Plaintiffs argue for the first time in their opposition brief that defendants' refusal to perform their contractual obligations is part of a concerted effort "to undermine, if not to completely infringe upon, the ability of parents to obtain the services of competent legal counsel." Pls.' Opp'n at 9. They maintain that, although "the complaint could have been more artfully worded," id. at 10, it alleges thirty-four breaches of contract and thereby states a claim for a violation of an IDEIA-conferred right to counsel. This argument is unavailing.

Plaintiffs may have a claim for an IDEIA violation based on defendants' alleged refusal to pay attorneys' fees; but they have not stated it in their complaint.*fn8 Even under the liberal pleading requirements of Federal Rule of Civil Procedure 8, in order to state a claim under § 1983 a plaintiff must do more than allege a breach of contract and hope that the court and defendants infer that this breach somehow deprived her of "a right secured by the Constitution or laws of the United States." Cf. Ramirez v. Arlequin, 447 F.3d 19, 25 (1st Cir. 2006) ("A claim of breach of contract by a state actor without any indication or allegation that the state would refuse to remedy the plaintiffs' grievance should they demonstrate a breach of contract under state law does not state a claim for violation of the plaintiffs' right of procedural due process.") (citing Lujan v. G & G Fire Sprinklers, Inc., 532 U.S. 189, 196--98 (2001)); Int'l Action Ctr. v. United States, 365 F.3d 20, 28 (D.C. Cir. 2004) (stating that "a claim of 'mere negligence' is insufficient to state a claim of supervisory liability under Section 1983.").
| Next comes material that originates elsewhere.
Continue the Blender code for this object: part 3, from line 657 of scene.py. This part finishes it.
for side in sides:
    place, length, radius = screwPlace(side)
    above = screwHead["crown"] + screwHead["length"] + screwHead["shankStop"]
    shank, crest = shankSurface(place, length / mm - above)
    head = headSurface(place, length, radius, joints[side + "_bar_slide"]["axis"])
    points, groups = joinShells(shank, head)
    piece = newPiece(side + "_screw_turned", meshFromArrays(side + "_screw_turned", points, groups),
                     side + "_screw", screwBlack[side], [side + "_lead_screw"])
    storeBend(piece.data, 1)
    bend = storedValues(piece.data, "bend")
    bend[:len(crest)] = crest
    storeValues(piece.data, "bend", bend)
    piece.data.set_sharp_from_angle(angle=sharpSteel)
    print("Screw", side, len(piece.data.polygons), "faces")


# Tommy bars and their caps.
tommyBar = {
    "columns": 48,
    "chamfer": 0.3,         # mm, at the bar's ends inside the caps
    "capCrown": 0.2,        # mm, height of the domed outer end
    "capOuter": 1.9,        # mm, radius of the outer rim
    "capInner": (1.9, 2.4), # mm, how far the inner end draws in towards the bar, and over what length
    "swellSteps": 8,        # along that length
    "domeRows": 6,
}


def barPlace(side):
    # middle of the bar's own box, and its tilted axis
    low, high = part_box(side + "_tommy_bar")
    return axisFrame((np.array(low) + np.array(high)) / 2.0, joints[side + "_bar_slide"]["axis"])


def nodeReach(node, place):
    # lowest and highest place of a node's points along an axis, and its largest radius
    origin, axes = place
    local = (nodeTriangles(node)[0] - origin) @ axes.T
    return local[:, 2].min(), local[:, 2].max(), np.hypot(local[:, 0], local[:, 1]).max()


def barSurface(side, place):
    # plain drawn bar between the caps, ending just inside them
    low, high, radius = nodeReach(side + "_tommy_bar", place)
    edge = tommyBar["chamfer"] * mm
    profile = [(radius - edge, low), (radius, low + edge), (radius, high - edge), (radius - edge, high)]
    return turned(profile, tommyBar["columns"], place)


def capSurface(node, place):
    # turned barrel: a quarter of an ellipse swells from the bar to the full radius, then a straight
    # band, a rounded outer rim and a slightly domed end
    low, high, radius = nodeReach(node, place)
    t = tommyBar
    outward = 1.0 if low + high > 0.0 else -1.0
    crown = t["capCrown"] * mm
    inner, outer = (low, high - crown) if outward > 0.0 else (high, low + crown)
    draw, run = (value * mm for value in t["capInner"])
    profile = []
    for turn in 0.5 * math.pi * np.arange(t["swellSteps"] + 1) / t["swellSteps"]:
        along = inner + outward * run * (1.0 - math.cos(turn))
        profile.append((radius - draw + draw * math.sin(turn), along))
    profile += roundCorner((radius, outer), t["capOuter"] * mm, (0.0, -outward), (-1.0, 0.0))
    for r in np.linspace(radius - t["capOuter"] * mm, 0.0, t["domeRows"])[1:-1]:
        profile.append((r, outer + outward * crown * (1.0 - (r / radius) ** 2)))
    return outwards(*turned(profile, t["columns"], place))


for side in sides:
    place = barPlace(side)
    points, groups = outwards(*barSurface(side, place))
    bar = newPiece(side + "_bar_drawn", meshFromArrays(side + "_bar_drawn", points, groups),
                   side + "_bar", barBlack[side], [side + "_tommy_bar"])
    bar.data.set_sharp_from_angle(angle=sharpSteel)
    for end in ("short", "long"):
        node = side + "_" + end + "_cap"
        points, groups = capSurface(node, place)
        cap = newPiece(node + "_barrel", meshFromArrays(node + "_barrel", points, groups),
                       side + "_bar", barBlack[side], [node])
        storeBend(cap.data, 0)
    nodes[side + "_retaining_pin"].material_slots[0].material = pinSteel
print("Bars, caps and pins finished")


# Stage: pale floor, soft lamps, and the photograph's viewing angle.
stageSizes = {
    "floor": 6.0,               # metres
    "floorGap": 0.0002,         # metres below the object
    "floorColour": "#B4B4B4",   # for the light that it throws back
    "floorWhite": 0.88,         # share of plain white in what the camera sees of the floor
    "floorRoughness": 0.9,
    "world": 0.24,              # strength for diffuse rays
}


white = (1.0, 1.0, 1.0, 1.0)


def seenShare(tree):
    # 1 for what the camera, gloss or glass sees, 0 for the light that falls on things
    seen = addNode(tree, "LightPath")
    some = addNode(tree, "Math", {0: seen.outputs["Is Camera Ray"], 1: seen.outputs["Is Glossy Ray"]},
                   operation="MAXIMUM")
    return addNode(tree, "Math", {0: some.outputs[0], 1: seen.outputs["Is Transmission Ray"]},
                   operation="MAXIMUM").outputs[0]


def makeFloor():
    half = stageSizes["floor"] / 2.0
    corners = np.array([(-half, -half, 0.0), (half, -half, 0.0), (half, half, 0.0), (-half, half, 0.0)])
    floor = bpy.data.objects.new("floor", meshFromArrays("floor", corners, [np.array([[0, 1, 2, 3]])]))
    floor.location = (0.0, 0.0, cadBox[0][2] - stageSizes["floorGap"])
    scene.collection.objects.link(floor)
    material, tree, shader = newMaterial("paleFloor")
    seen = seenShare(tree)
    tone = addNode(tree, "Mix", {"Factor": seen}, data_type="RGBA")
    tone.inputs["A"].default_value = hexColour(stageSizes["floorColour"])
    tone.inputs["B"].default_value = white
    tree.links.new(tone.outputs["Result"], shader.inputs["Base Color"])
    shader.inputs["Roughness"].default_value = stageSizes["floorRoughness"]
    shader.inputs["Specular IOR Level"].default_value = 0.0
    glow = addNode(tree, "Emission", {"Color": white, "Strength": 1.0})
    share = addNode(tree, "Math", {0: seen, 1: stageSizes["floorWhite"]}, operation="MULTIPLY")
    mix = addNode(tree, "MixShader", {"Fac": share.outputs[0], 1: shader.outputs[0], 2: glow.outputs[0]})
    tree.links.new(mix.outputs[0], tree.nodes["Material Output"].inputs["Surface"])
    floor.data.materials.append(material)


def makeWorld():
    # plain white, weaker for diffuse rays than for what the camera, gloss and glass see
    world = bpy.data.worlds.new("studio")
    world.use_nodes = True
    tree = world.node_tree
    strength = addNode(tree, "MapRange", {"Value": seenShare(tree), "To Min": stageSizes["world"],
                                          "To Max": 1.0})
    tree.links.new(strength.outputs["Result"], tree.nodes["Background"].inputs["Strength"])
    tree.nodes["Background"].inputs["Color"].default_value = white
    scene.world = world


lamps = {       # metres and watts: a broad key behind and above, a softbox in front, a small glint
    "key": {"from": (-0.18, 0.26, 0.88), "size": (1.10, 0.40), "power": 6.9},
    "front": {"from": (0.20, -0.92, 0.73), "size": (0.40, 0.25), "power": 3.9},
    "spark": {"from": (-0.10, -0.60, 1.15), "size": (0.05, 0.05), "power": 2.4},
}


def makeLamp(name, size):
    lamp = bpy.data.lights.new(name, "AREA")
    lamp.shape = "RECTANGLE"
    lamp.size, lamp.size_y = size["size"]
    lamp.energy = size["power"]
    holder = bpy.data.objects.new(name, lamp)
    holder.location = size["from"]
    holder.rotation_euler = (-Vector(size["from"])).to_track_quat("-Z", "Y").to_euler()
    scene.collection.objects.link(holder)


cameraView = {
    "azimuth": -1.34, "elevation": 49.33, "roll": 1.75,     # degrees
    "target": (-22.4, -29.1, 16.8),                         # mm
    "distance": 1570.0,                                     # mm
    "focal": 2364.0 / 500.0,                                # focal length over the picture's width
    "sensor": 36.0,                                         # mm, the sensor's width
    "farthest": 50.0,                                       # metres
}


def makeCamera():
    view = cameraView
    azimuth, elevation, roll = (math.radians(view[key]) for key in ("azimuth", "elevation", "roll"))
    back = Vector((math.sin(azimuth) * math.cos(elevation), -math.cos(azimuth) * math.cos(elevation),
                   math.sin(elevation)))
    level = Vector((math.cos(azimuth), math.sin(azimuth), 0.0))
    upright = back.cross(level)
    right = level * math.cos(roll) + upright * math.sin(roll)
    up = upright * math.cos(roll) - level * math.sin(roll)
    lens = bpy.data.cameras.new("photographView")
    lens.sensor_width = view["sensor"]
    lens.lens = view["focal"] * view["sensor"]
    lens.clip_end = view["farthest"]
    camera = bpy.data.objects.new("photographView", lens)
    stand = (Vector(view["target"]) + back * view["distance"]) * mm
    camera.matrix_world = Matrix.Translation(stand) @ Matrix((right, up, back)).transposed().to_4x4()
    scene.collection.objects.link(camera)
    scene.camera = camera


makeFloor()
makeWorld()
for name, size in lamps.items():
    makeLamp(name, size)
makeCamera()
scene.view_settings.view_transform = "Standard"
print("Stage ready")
Consequently, the court concludes that plaintiffs have not alleged that they were deprived of a right secured by the Constitution or laws of the United States. Because the court does not have subject matter jurisdiction over the breach of contract claim and because no other claim has been stated, the complaint must be dismissed.


For the aforementioned reasons, the court concludes that defendants' motion to dismiss must be granted. An appropriate order accompanies this memorandum opinion.